6. an idol: Conrad devises for Marlow a partly ironic variation of one of the traditional poses of the Buddha, the ‘Enlightened One’ and founder of Buddhism: depicted sitting on a lotus, in a cross-legged position of meditation. The most sacred symbol in Buddhism, the lotus flower, variously signifies emergence into light from darkness, paradisiacal beauty, purity and spiritual grace.
7. And at last…over a crowd of men: This description of the sun’s cooling and demise echoes the late-Victorian fascination with the spectacle of solar death and the wider prospect of fin du globe apocalypse. In the mid-nineteenth century, Lord Kelvin ‘defined the thermodynamic principle of the dissipation of “available” energy; and the popularisation of this principle had disseminated the idea that the sun, like a Victorian coal-fire in the sky, was steadily burning itself out’ (Watts 1977, p. 14).
8. Sir Francis Drake: The famous admiral (1540?–96) is cited here as the first Englishman to circumnavigate the world in the Pelican (later renamed the Golden Hind) and as founder of the British naval tradition. Departing from Plymouth in 1577, he returned in 1580, and in the following year was knighted by Elizabeth I on the deck of his ship at Deptford.
9. Sir John Franklin: The British naval explorer John Franklin (1786–1847; knighted 1825) took part in expeditions to Australia, the Arctic and northern Canada. In 1845, he left Green-hithe on an ill-fated voyage to look for the North-west Passage, he and his men all perishing in the Arctic wastes. The expedition had virtually found the Passage, but its ships–the Erebus and Terror–trapped in ice, were only discovered in 1859. In 1854, allegations that the last survivors had resorted to cannibalism created a public controversy, prompted Sir Leopold McClintock’s return to the scene of the disaster and inspired his Voyage of the ‘Fox’ in the Arctic Seas (1859), a volume Conrad read as a boy (see note 23).
10. Deptford…Erith: Historical ports on the River Thames in London’s eastern suburbs. The docks at Deptford were established by King Henry VIII, while Greenwich was also the site of a royal palace.
11. men on ’Change: Merchants, bankers and investors who transacted their business at such institutions as the Royal Exchange and the Stock Exchange.

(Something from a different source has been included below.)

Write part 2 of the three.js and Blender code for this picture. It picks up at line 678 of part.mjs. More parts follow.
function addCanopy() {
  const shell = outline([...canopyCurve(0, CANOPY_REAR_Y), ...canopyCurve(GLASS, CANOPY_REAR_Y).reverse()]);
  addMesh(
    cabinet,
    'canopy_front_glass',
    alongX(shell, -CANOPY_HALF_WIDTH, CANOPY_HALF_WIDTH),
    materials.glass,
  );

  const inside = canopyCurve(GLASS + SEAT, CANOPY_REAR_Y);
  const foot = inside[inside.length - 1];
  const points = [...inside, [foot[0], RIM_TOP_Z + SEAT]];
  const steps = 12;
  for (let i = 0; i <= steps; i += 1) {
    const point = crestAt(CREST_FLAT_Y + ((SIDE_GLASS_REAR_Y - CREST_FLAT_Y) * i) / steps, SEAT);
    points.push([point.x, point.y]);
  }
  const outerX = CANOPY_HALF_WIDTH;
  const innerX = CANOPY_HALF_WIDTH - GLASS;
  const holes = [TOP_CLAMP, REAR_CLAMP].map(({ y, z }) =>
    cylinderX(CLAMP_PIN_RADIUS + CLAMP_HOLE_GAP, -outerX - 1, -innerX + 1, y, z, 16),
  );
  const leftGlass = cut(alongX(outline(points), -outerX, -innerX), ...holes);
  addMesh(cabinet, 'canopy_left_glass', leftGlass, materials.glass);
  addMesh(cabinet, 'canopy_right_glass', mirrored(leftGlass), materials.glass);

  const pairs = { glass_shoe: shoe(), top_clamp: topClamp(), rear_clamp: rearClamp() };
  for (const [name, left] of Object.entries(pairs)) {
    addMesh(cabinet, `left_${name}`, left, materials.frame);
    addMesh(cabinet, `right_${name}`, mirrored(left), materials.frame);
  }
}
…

12. the dark ‘interlopers’…East India fleets: ‘Interlopers’ were traders who, engaged in smuggling, habitually trespassed on the monopoly rights and royal charters held by large trading companies such as the East India Company; the commissioned ‘generals’ of the East India Company were the commanders of its fleet.

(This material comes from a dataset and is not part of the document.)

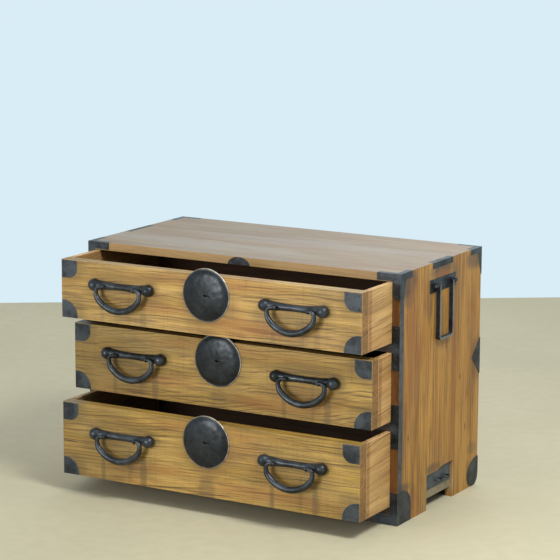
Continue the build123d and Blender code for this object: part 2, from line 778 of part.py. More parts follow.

13. The Chapman lighthouse: Built in 1849 on a mudflat off Canvey Island in the River Thames, west of Southend.
14. dark places of the earth: Cf. ‘Have respect unto the covenant: for the dark places of the earth are full of the habitations of cruelty’ (Psalm 74:20). This biblical allusion has a long history in nineteenth-century abolitionist discourse in England and the United States and in religio-colonialist writing in general, as, for example, in the Reverend A. W. Pitzer’s plea to his fellow Americans: ‘The supreme duty of this nation is to realize her sublime providential mission, and bear the blessed light of the Gospel to all the dark places of the earth, to the habitations of men now filled with cruelty’ (Missionary Review, November 1890, pp. 825–6). On the connection between late-Victorian England and Africa as ‘dark places’, see William Booth’s provocative question, ‘As there is a darkest Africa is there not also a darkest England?’ (In Darkest England and the Way Out, London: Salvation Army, 1890, p. 11).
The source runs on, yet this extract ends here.